Your task is to reproduce the entries below word for word.

==================================================

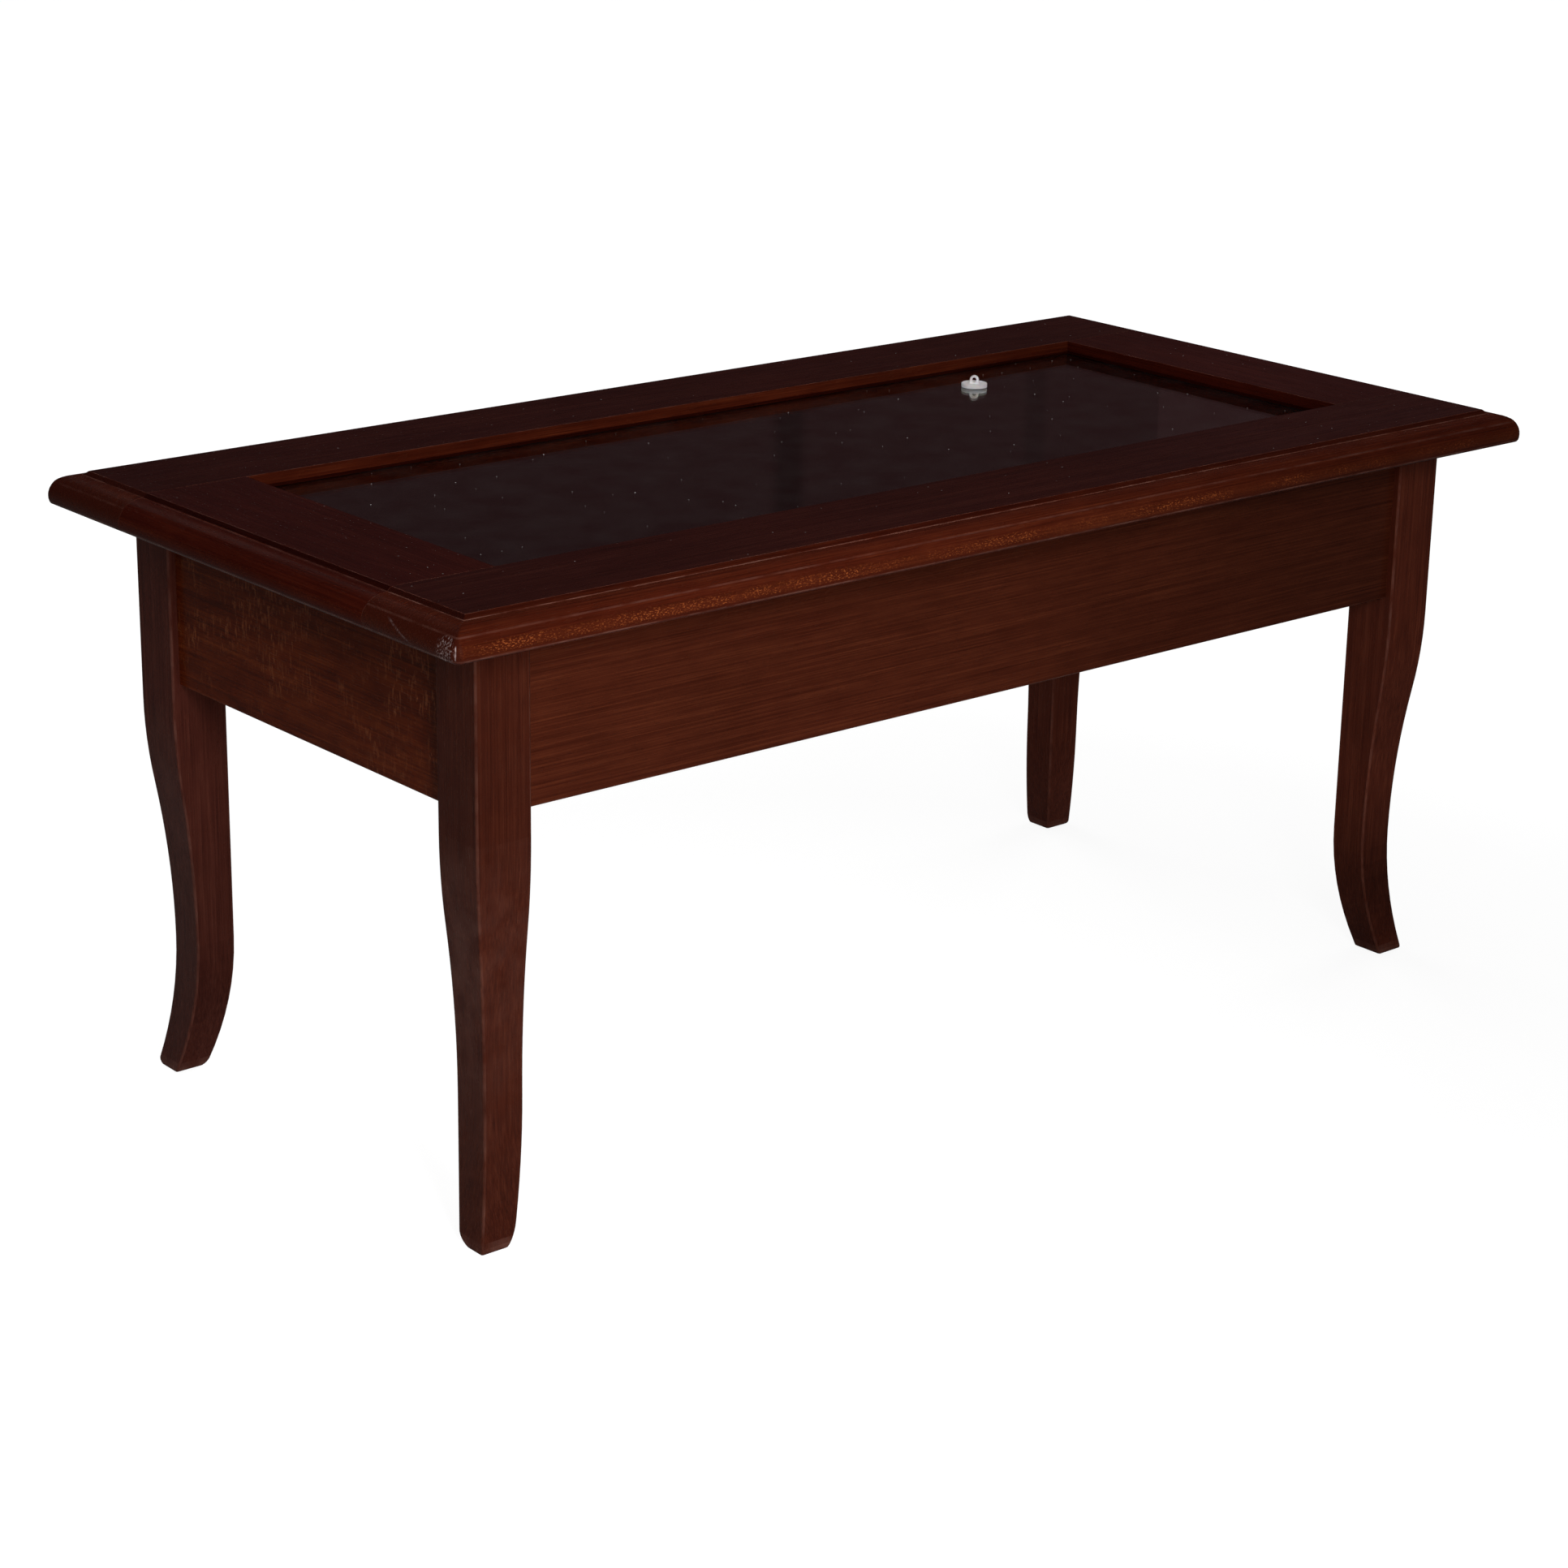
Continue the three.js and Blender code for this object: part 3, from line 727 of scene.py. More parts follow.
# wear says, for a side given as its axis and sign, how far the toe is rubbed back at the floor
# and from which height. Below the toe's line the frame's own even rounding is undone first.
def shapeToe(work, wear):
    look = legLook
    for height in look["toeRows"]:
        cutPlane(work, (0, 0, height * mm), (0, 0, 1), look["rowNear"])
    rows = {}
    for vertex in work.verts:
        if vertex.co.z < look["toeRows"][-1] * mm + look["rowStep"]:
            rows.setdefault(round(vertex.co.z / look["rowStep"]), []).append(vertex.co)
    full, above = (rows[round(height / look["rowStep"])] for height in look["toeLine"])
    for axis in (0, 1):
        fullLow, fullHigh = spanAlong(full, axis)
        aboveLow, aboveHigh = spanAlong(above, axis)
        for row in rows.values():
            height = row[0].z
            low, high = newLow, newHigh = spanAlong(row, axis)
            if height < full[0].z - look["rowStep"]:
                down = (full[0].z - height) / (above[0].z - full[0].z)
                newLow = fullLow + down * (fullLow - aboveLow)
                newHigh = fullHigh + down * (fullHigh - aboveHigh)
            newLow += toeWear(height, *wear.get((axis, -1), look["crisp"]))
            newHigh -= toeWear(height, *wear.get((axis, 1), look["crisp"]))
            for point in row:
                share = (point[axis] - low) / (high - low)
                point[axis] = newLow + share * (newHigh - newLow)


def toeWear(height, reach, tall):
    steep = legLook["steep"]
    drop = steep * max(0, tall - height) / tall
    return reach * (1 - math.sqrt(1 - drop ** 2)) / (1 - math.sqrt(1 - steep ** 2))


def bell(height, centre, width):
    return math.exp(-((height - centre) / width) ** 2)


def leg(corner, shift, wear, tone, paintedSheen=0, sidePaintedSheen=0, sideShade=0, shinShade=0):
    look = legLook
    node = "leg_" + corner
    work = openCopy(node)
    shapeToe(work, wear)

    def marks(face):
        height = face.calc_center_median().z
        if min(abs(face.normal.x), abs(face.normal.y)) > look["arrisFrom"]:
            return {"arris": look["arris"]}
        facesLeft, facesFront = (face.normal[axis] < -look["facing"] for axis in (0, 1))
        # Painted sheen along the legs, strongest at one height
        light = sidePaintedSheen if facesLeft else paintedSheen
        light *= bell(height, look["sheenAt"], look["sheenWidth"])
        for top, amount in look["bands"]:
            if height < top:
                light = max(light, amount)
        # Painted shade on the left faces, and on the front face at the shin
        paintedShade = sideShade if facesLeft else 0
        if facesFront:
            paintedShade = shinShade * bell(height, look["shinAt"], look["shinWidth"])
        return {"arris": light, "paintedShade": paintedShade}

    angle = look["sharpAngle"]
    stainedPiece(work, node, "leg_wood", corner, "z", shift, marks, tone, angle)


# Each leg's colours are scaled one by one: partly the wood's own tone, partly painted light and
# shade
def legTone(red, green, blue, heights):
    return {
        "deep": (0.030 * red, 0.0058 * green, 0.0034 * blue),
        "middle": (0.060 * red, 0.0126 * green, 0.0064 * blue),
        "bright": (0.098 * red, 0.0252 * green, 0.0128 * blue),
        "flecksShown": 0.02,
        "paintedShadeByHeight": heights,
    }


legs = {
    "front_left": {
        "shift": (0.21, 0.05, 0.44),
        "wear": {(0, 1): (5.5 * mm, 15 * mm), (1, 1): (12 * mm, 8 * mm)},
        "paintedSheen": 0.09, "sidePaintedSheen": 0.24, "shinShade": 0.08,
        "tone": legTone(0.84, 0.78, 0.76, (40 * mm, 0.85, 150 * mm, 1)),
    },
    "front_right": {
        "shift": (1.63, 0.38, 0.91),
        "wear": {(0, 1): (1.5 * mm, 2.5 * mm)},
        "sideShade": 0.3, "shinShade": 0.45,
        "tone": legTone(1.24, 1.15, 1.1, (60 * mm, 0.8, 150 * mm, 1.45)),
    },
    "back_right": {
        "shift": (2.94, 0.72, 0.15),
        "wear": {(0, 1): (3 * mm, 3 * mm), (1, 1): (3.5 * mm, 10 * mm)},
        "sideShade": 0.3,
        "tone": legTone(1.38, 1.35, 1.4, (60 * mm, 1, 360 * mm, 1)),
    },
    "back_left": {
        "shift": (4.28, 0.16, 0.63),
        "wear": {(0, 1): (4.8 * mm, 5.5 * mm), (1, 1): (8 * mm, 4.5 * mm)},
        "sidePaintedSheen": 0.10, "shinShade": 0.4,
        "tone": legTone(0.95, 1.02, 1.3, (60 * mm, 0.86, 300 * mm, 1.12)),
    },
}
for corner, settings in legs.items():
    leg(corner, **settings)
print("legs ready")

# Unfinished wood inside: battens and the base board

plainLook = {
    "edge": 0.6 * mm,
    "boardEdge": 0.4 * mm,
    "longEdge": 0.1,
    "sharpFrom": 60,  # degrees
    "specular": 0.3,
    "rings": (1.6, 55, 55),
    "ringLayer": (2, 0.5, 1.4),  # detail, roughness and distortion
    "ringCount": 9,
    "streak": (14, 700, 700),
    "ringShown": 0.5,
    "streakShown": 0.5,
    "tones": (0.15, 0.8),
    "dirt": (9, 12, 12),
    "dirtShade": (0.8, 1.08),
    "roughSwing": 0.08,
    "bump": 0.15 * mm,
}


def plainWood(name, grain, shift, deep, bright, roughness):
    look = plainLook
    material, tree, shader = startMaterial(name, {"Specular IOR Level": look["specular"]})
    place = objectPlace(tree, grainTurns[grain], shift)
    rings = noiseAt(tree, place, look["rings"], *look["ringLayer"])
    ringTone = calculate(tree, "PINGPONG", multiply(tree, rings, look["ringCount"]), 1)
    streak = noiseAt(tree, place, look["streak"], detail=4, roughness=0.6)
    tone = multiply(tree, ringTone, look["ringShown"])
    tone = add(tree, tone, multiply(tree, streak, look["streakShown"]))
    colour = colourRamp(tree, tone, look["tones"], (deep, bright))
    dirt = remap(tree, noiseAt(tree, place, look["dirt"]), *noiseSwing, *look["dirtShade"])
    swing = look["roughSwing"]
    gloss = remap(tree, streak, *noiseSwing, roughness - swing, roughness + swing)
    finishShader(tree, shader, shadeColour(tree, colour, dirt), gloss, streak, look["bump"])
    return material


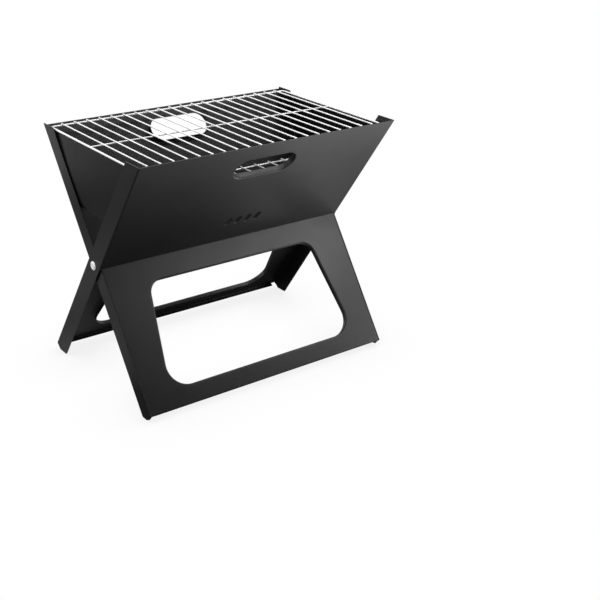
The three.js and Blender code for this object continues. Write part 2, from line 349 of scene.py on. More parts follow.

==================================================

• _Task answer_
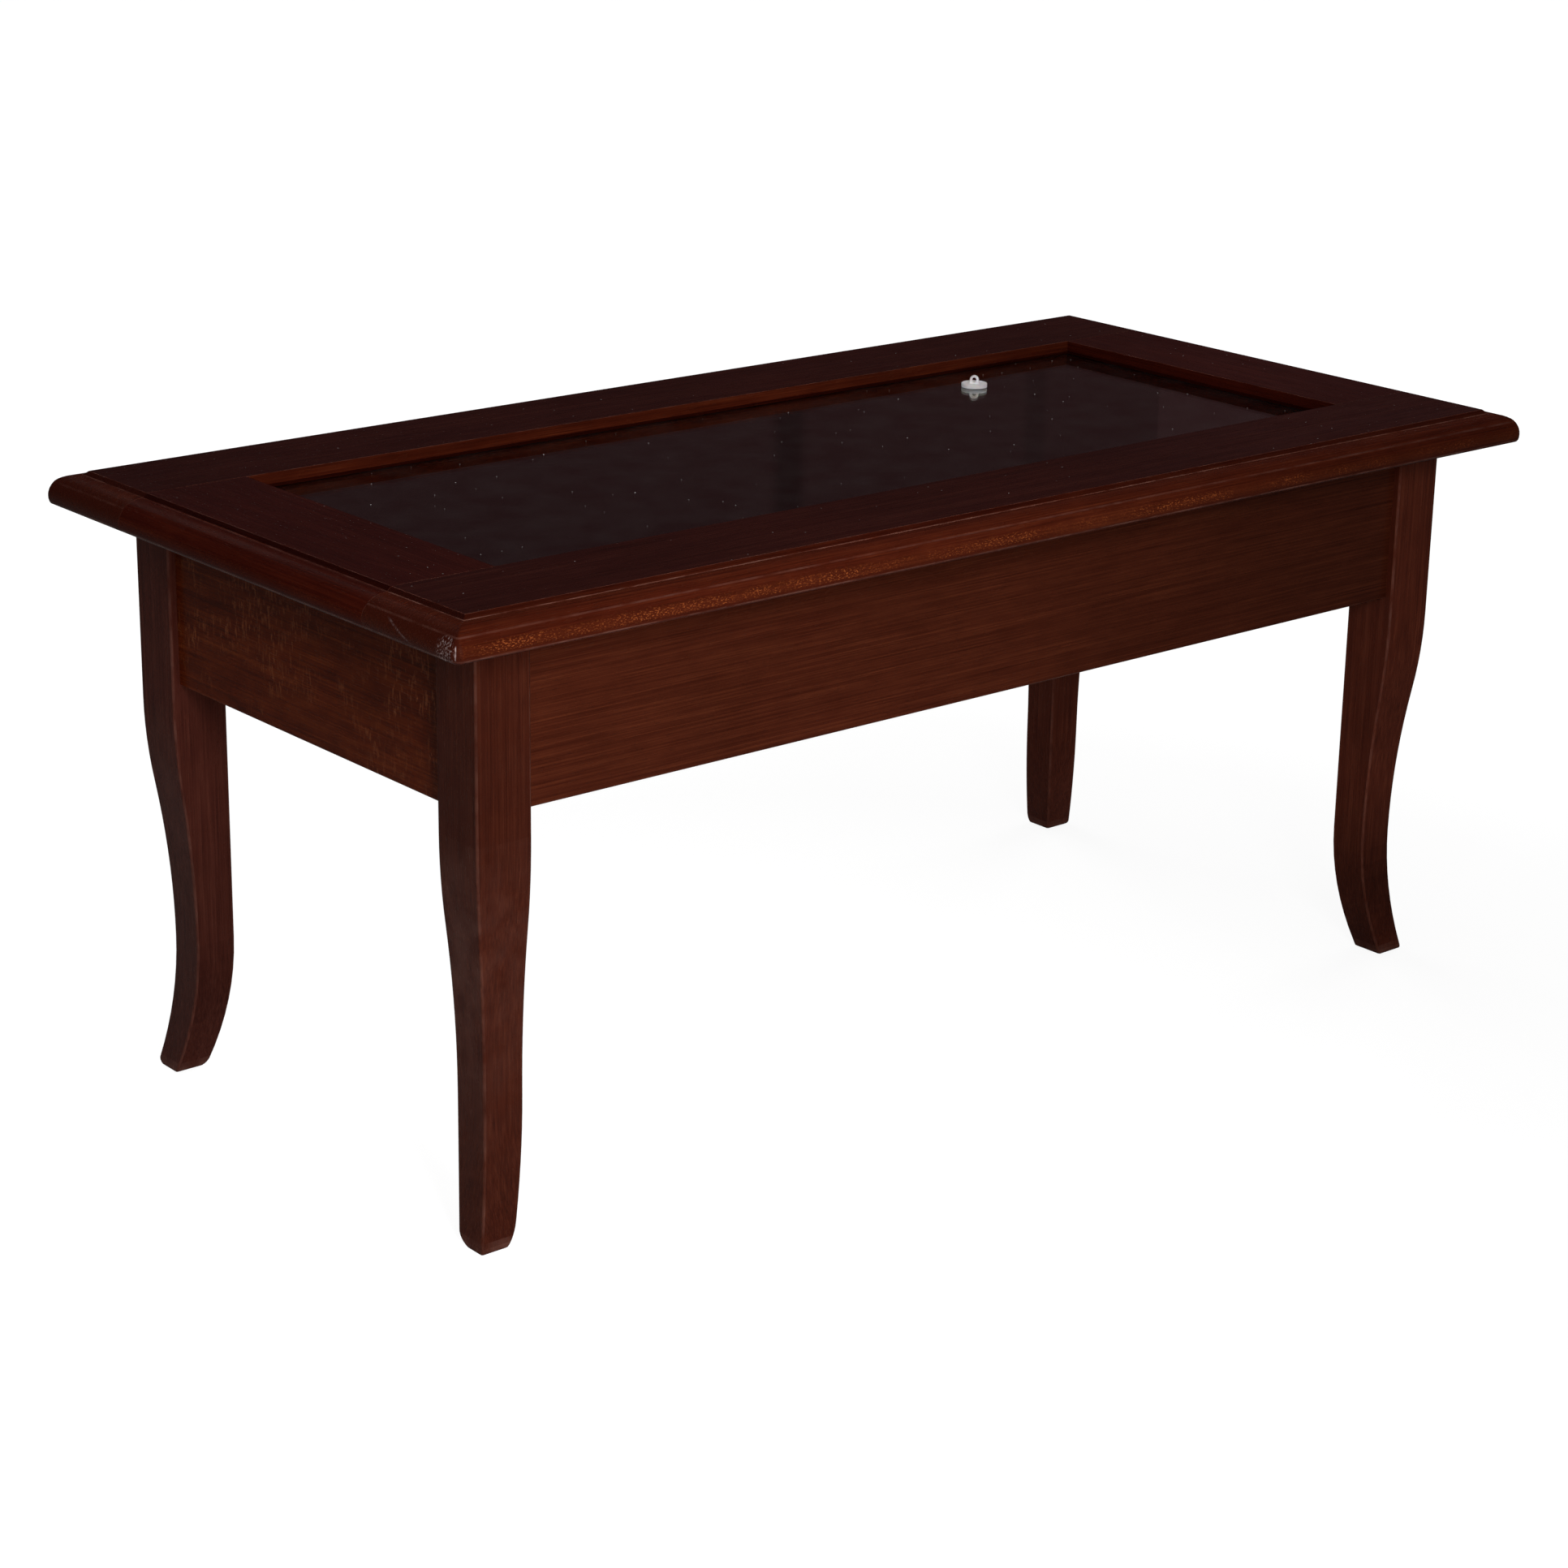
Continue the three.js and Blender code for this object: part 3, from line 727 of scene.py. More parts follow.
# wear says, for a side given as its axis and sign, how far the toe is rubbed back at the floor
# and from which height. Below the toe's line the frame's own even rounding is undone first.
def shapeToe(work, wear):
    look = legLook
    for height in look["toeRows"]:
        cutPlane(work, (0, 0, height * mm), (0, 0, 1), look["rowNear"])
    rows = {}
    for vertex in work.verts:
        if vertex.co.z < look["toeRows"][-1] * mm + look["rowStep"]:
            rows.setdefault(round(vertex.co.z / look["rowStep"]), []).append(vertex.co)
    full, above = (rows[round(height / look["rowStep"])] for height in look["toeLine"])
    for axis in (0, 1):
        fullLow, fullHigh = spanAlong(full, axis)
        aboveLow, aboveHigh = spanAlong(above, axis)
        for row in rows.values():
            height = row[0].z
            low, high = newLow, newHigh = spanAlong(row, axis)
            if height < full[0].z - look["rowStep"]:
                down = (full[0].z - height) / (above[0].z - full[0].z)
                newLow = fullLow + down * (fullLow - aboveLow)
                newHigh = fullHigh + down * (fullHigh - aboveHigh)
            newLow += toeWear(height, *wear.get((axis, -1), look["crisp"]))
            newHigh -= toeWear(height, *wear.get((axis, 1), look["crisp"]))
            for point in row:
                share = (point[axis] - low) / (high - low)
                point[axis] = newLow + share * (newHigh - newLow)


def toeWear(height, reach, tall):
    steep = legLook["steep"]
    drop = steep * max(0, tall - height) / tall
    return reach * (1 - math.sqrt(1 - drop ** 2)) / (1 - math.sqrt(1 - steep ** 2))


def bell(height, centre, width):
    return math.exp(-((height - centre) / width) ** 2)


def leg(corner, shift, wear, tone, paintedSheen=0, sidePaintedSheen=0, sideShade=0, shinShade=0):
    look = legLook
    node = "leg_" + corner
    work = openCopy(node)
    shapeToe(work, wear)

    def marks(face):
        height = face.calc_center_median().z
        if min(abs(face.normal.x), abs(face.normal.y)) > look["arrisFrom"]:
            return {"arris": look["arris"]}
        facesLeft, facesFront = (face.normal[axis] < -look["facing"] for axis in (0, 1))
        # Painted sheen along the legs, strongest at one height
        light = sidePaintedSheen if facesLeft else paintedSheen
        light *= bell(height, look["sheenAt"], look["sheenWidth"])
        for top, amount in look["bands"]:
            if height < top:
                light = max(light, amount)
        # Painted shade on the left faces, and on the front face at the shin
        paintedShade = sideShade if facesLeft else 0
        if facesFront:
            paintedShade = shinShade * bell(height, look["shinAt"], look["shinWidth"])
        return {"arris": light, "paintedShade": paintedShade}

    angle = look["sharpAngle"]
    stainedPiece(work, node, "leg_wood", corner, "z", shift, marks, tone, angle)


# Each leg's colours are scaled one by one: partly the wood's own tone, partly painted light and
# shade
def legTone(red, green, blue, heights):
    return {
        "deep": (0.030 * red, 0.0058 * green, 0.0034 * blue),
        "middle": (0.060 * red, 0.0126 * green, 0.0064 * blue),
        "bright": (0.098 * red, 0.0252 * green, 0.0128 * blue),
        "flecksShown": 0.02,
        "paintedShadeByHeight": heights,
    }


legs = {
    "front_left": {
        "shift": (0.21, 0.05, 0.44),
        "wear": {(0, 1): (5.5 * mm, 15 * mm), (1, 1): (12 * mm, 8 * mm)},
        "paintedSheen": 0.09, "sidePaintedSheen": 0.24, "shinShade": 0.08,
        "tone": legTone(0.84, 0.78, 0.76, (40 * mm, 0.85, 150 * mm, 1)),
    },
    "front_right": {
        "shift": (1.63, 0.38, 0.91),
        "wear": {(0, 1): (1.5 * mm, 2.5 * mm)},
        "sideShade": 0.3, "shinShade": 0.45,
        "tone": legTone(1.24, 1.15, 1.1, (60 * mm, 0.8, 150 * mm, 1.45)),
    },
    "back_right": {
        "shift": (2.94, 0.72, 0.15),
        "wear": {(0, 1): (3 * mm, 3 * mm), (1, 1): (3.5 * mm, 10 * mm)},
        "sideShade": 0.3,
        "tone": legTone(1.38, 1.35, 1.4, (60 * mm, 1, 360 * mm, 1)),
    },
    "back_left": {
        "shift": (4.28, 0.16, 0.63),
        "wear": {(0, 1): (4.8 * mm, 5.5 * mm), (1, 1): (8 * mm, 4.5 * mm)},
        "sidePaintedSheen": 0.10, "shinShade": 0.4,
        "tone": legTone(0.95, 1.02, 1.3, (60 * mm, 0.86, 300 * mm, 1.12)),
    },
}
for corner, settings in legs.items():
    leg(corner, **settings)
print("legs ready")

# Unfinished wood inside: battens and the base board

plainLook = {
    "edge": 0.6 * mm,
    "boardEdge": 0.4 * mm,
    "longEdge": 0.1,
    "sharpFrom": 60,  # degrees
    "specular": 0.3,
    "rings": (1.6, 55, 55),
    "ringLayer": (2, 0.5, 1.4),  # detail, roughness and distortion
    "ringCount": 9,
    "streak": (14, 700, 700),
    "ringShown": 0.5,
    "streakShown": 0.5,
    "tones": (0.15, 0.8),
    "dirt": (9, 12, 12),
    "dirtShade": (0.8, 1.08),
    "roughSwing": 0.08,
    "bump": 0.15 * mm,
}


def plainWood(name, grain, shift, deep, bright, roughness):
    look = plainLook
    material, tree, shader = startMaterial(name, {"Specular IOR Level": look["specular"]})
    place = objectPlace(tree, grainTurns[grain], shift)
    rings = noiseAt(tree, place, look["rings"], *look["ringLayer"])
    ringTone = calculate(tree, "PINGPONG", multiply(tree, rings, look["ringCount"]), 1)
    streak = noiseAt(tree, place, look["streak"], detail=4, roughness=0.6)
    tone = multiply(tree, ringTone, look["ringShown"])
    tone = add(tree, tone, multiply(tree, streak, look["streakShown"]))
    colour = colourRamp(tree, tone, look["tones"], (deep, bright))
    dirt = remap(tree, noiseAt(tree, place, look["dirt"]), *noiseSwing, *look["dirtShade"])
    swing = look["roughSwing"]
    gloss = remap(tree, streak, *noiseSwing, roughness - swing, roughness + swing)
    finishShader(tree, shader, shadeColour(tree, colour, dirt), gloss, streak, look["bump"])
    return material


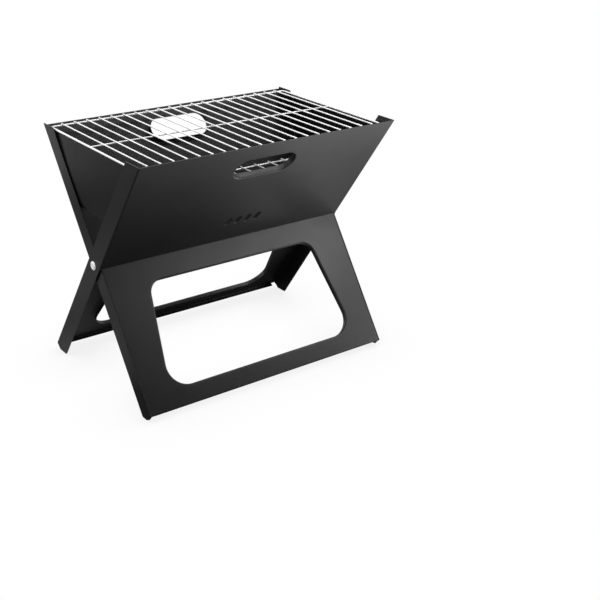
The three.js and Blender code for this object continues. Write part 2, from line 349 of scene.py on. More parts follow.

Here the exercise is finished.